Fondazione Cariplo è stata all’avanguardia da sempre sul social housing, che ora però è messo un po’ in crisi dall’aumento dei costi di costruzione. Il ragionamento che stiamo facendo è portare avanti interventi bilanciati: le case messe sul mercato possono sostenere quelle a canone calmierato per chi ne ha bisogno. Con Redo, la società a cui abbiamo dato vita per occuparsi di questi temi, siamo coinvolti nell’operazione di Sesto San Giovanni che va proprio in questa direzione. Il problema della casa non c’è solo nel capoluogo: Milano va vista come città metropolitana, dove in tutte le aree vicine ci siano opportunità e vivacità economica.

Tra le priorità della Fondazione c’è anche quella dell’ambiente.

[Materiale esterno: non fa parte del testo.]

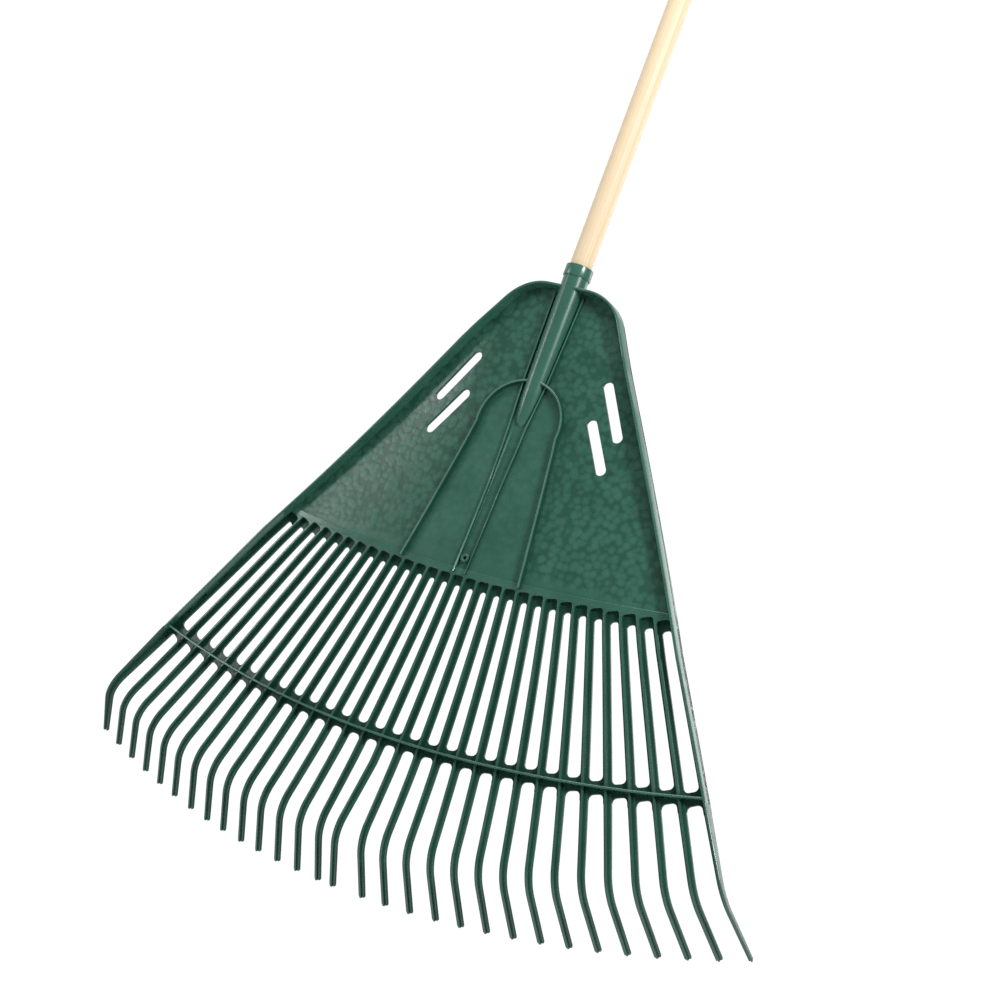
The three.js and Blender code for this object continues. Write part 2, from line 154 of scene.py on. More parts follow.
# how far the top of the panel leans back at a level
def leanBack(level):
    return bow["topSetback"] * smooth((bow["topFoot"] - level) / (bow["topFoot"] - panel["top"]))


# how far back the bowed surface lies
def lie(x, level):
    gain = 1 + bow["topGain"] * max(fan["slotTop"][0] - level, 0)
    sag = (level - bow["nearestBackAt"]) ** 2 / (2 * bow["lengthRadius"])
    out = smooth((abs(x) - bow["edgeStart"]) / (bow["edgeEnd"] - bow["edgeStart"]))
    across = gain * x * x / (2 * bow["crossRadius"]) + bow["edgeSetback"] * out
    return bow["setback"] - sag + across + leanBack(level)


# how far the panel's face stands out of the bowed surface
def face(x, level):
    border = fan["border"][0]
    down = arcLevel(x, level)
    swell = min(max((down - bow["swellFrom"]) / (border - bow["swellFrom"]), 0), 1)
    hollow = (bow["dishFoot"] - level) / (bow["dishFoot"] - panel["top"])
    hollow = min(max(hollow, 0), bow["dishLimit"])
    middle = max(1 - (x / bow["dishHalfWidth"]) ** 2, 0)
    dip = max(bow["dishDepth"] * hollow - leanBack(level), 0)
    groove = smooth((bow["grooveHalfWidth"] - abs(x)) / bow["grooveSide"])
    groove *= smooth((level - bow["grooveFrom"]) / bow["grooveRunIn"])
    groove *= smooth((border + bow["grooveRunOut"] / 2 - down) / bow["grooveRunOut"])
    return bow["swell"] * swell - dip * middle * middle - bow["grooveDepth"] * groove


# a closed outline from (corner, radius) pairs
def rounded(corners, steps=6):
    points = []
    for index, (corner, radius) in enumerate(corners):
        if radius == 0:
            points.append(corner.copy())
            continue
        before = (corners[index - 1][0] - corner).normalized()
        after = (corners[(index + 1) % len(corners)][0] - corner).normalized()
        half = before.angle(after) / 2
        centre = corner + (before + after).normalized() * (radius / math.sin(half))
        start = corner + before * (radius / math.tan(half)) - centre
        end = corner + after * (radius / math.tan(half)) - centre
        turn = math.atan2(start.x * end.y - start.y * end.x, start.dot(end))
        for step in range(steps + 1):
            points.append(centre + Matrix.Rotation(turn * step / steps, 2) @ start)
    return points


def stripOutline(path, width):
    left, right = [], []
    for index, point in enumerate(path):
        along = (path[min(index + 1, len(path) - 1)] - path[max(index - 1, 0)]).normalized()
        across = Vector((-along.y, along.x)) * width / 2
        left.append(point + across)
        right.append(point - across)
    return left + right[::-1]


edgeRounding = ((0.29, 0.71), (0.71, 0.29))  # two steps round an edge, inward and up


# a flat slab from outlines, holes included, with its front edges rounded
def slab(loops, back, front, rounding):
    part = bmesh.new()
    edges = []
    for loop in loops:
        verts = [part.verts.new((point.x, -back, point.y)) for point in loop]
        edges += [part.edges.new(pair) for pair in zip(verts, verts[1:] + verts[:1])]
    filled = bmesh.ops.triangle_fill(part, edges=edges, use_beauty=True, normal=(0, -1, 0))
    flat = [item for item in filled["geom"] if isinstance(item, bmesh.types.BMFace)]
    raised = bmesh.ops.extrude_face_region(part, geom=flat)["geom"]
    moved = [item for item in raised if isinstance(item, bmesh.types.BMVert)]
    cap = [item for item in raised if isinstance(item, bmesh.types.BMFace)]
    bmesh.ops.translate(part, verts=moved, vec=(0, -(front - back - rounding), 0))
    bmesh.ops.recalc_face_normals(part, faces=part.faces)
    for inward, up in edgeRounding:
        bmesh.ops.inset_region(part, faces=cap, thickness=rounding * inward, depth=rounding * up,
                               use_even_offset=True)
    return part


# how far apart a slab is cut, across and down, to follow the bow
cuts = {
    "face": (16, 16),
    "flange": (40, 24),
    "rim": (12, 16),
    "rib": (12, 12),
    "border": (16, 400),
}


def cutAcross(part, name, extraX=()):
    xStep, levelStep = cuts[name]
    xs = [vert.co.x for vert in part.verts]
    zs = [vert.co.z for vert in part.verts]
    planes = [((x, 0, 0), (1, 0, 0)) for x in extraX if min(xs) < x < max(xs)]
    for step in range(math.ceil(min(xs) / xStep), math.floor(max(xs) / xStep) + 1):
        planes.append(((step * xStep, 0, 0), (1, 0, 0)))
    for step in range(math.ceil(min(zs) / levelStep), math.floor(max(zs) / levelStep) + 1):
        planes.append(((0, 0, step * levelStep), (0, 0, 1)))
    for point, normal in planes:
        geom = part.verts[:] + part.edges[:] + part.faces[:]
        bmesh.ops.bisect_plane(part, geom=geom, dist=mergeDistance, plane_co=point, plane_no=normal)


# a turned part from the points of its profile
def lathe(points, centre, axis, sides):
    part = bmesh.new()
    verts = [part.verts.new(point) for point in points]
    edges = [part.edges.new(pair) for pair in zip(verts, verts[1:])]
    bmesh.ops.spin(part, geom=verts + edges, cent=centre, axis=axis, angle=math.tau, steps=sides,
                   use_merge=True)
    bmesh.ops.remove_doubles(part, verts=part.verts, dist=mergeDistance)
    return part


# the material slots of the head and of a tine
# the third head slot and the second tine slot hold a darker tint that is painted shade
headCoats = {"pebbled": 0, "smooth": 1, "paintedRecessShade": 2, "ribTopHighlight": 3}
tineCoats = {"green": 0, "paintedRecessShade": 1}
facing = 0.5  # a face is front or back when its normal leans this far that way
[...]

I tempi della transizione ecologica sono lunghi, e anche qui ci muoviamo con l’approccio a due velocità. C’è un’urgenza che è quella della povertà energetica legata anche alla transizione ecologica. In questo senso crediamo molto nel potenziale delle comunità energetiche solidali, che sanno generare energia pulita con il fotovoltaico e donarla alle persone in difficoltà. Ci sono già esperienze attive in tal senso in cui vincono tutti: l’ambiente e le persone.